You confessed your sins. And you said that you have not kept these commandments and you sought the forgiveness of the One who has: The Good Teacher.

And you came to this savior with the right question – that makes perfect sense in God’s thinking: I a poor miserable sinner confess that I have sinned. And you did not ask, “What must I do?” You asked for forgiveness.

The Good Teacher, who has kept these commandments on your behalf, freely gave you the one thing you lack - the one thing every sinner lacks, His perfect obedience – an obedience that took Him. If he would have sold everything and left behind what held him back from Christ, and followed the Savior, he would have found out what being a good teacher really means. He would have found out how good this Jesus really is. He would have followed this Jesus’ perfectly obedient footsteps all the way to the cross, where Paul tells us, “He became obedient even unto death on the cross” for you and for me.

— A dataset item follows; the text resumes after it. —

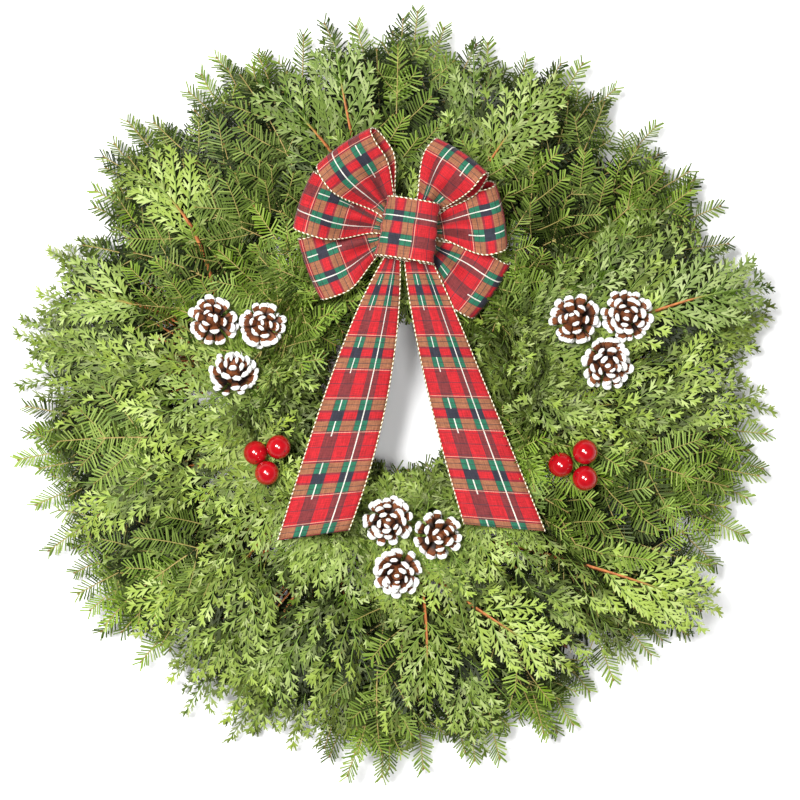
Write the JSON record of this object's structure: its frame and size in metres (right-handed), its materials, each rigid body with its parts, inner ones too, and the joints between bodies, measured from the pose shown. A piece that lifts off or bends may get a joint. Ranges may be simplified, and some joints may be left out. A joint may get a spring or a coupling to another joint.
{
  "type": "wreath",
  "caption": "Round evergreen wreath of fir and cedar greens on a wire ring, with a plaid ribbon bow, white-tipped pine cones and red berries.",
  "frame": {"origin": "centre of the bounding box's bottom face, on the surface that the wreath lies on", "axes": "+Z out of the wreath's face, +Y from the centre towards the bow, +X to the right seen from the front"},
  "size_m": [0.7608, 0.7651, 0.1465],
  "materials": {
    "fir_needles": "satin",
    "cedar_leaves": "satin",
    "plaid_ribbon": "matte",
    "cone_scales": "matte",
    "glossy_berry": "gloss",
    "ring_steel": "satin",
    "florist_wire": "satin"
  },
  "bodies": {
    "root": {"berry_left_1": "glossy_berry", "berry_left_2": "glossy_berry", "berry_left_3": "glossy_berry", "berry_right_1": "glossy_berry", "berry_right_2": "glossy_berry", "berry_right_3": "glossy_berry", "berry_wire_left": "florist_wire", "berry_wire_right": "florist_wire", "bow_knot": "plaid_ribbon", "bow_loop_lower_left": "plaid_ribbon", "bow_loop_lower_right": "plaid_ribbon", "bow_loop_middle_left": "plaid_ribbon", "bow_loop_middle_right": "plaid_ribbon", "bow_loop_upper_left": "plaid_ribbon", "bow_loop_upper_right": "plaid_ribbon", "bow_tail_left": "plaid_ribbon", "bow_tail_right": "plaid_ribbon", "bow_tie_wire": "florist_wire", "cedar_bunch_01": "cedar_leaves", "cedar_bunch_02": "cedar_leaves", "cedar_bunch_03": "cedar_leaves", "cedar_bunch_04": "cedar_leaves", "cedar_bunch_05": "cedar_leaves", "cedar_bunch_06": "cedar_leaves", "cedar_bunch_07": "cedar_leaves", "cedar_bunch_08": "cedar_leaves", "cedar_bunch_09": "cedar_leaves", "cedar_bunch_10": "cedar_leaves", "cedar_bunch_11": "cedar_leaves", "cedar_bunch_12": "cedar_leaves", "cedar_bunch_13": "cedar_leaves", "cone_bottom_1": "cone_scales", "cone_bottom_2": "cone_scales", "cone_bottom_3": "cone_scales", "cone_left_1": "cone_scales", "cone_left_2": "cone_scales", "cone_left_3": "cone_scales", "cone_right_1": "cone_scales", "cone_right_2": "cone_scales", "cone_right_3": "cone_scales", "cone_wire_bottom": "florist_wire", "cone_wire_left": "florist_wire", "cone_wire_right": "florist_wire", "fir_bunch_01": "fir_needles", "fir_bunch_02": "fir_needles", "fir_bunch_03": "fir_needles", "fir_bunch_04": "fir_needles", "fir_bunch_05": "fir_needles", "fir_bunch_06": "fir_needles", "fir_bunch_07": "fir_needles", "fir_bunch_08": "fir_needles", "fir_bunch_09": "fir_needles", "fir_bunch_10": "fir_needles", "fir_bunch_11": "fir_needles", "fir_bunch_12": "fir_needles", "fir_bunch_13": "fir_needles", "fir_bunch_14": "fir_needles", "fir_bunch_15": "fir_needles", "wire_ring": "ring_steel"}
  },
  "joints": []
}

It is the one thing I lack, it is the one thing you lack: the perfect obedience of Christ and it is the one thing that Christ the Good Teacher has freely given us – His obedience, His death, His resurrection, for sinners.

Lest you go away sad, and if you haven’t been paying attention, He will not let you leave here sad. In only moments He will give it to you again. His Very Body and His Very Blood that hung dead on the cross for you, that lay in the tomb for you, that came out alive for you. He will give it to you for the forgiveness of your sins. It is the one thing that you lack. We come before this table not asking, “What must I do,” but “What has Christ done?”

And He delivers to us the fruit of His obedience – of His death and His resurrection - for us to eat and to drink for the forgiveness of sins.

No one is good, except one – God. And Christ is very good for us.

In the name of the Father and of the Son and of the Holy Spirit. Amen.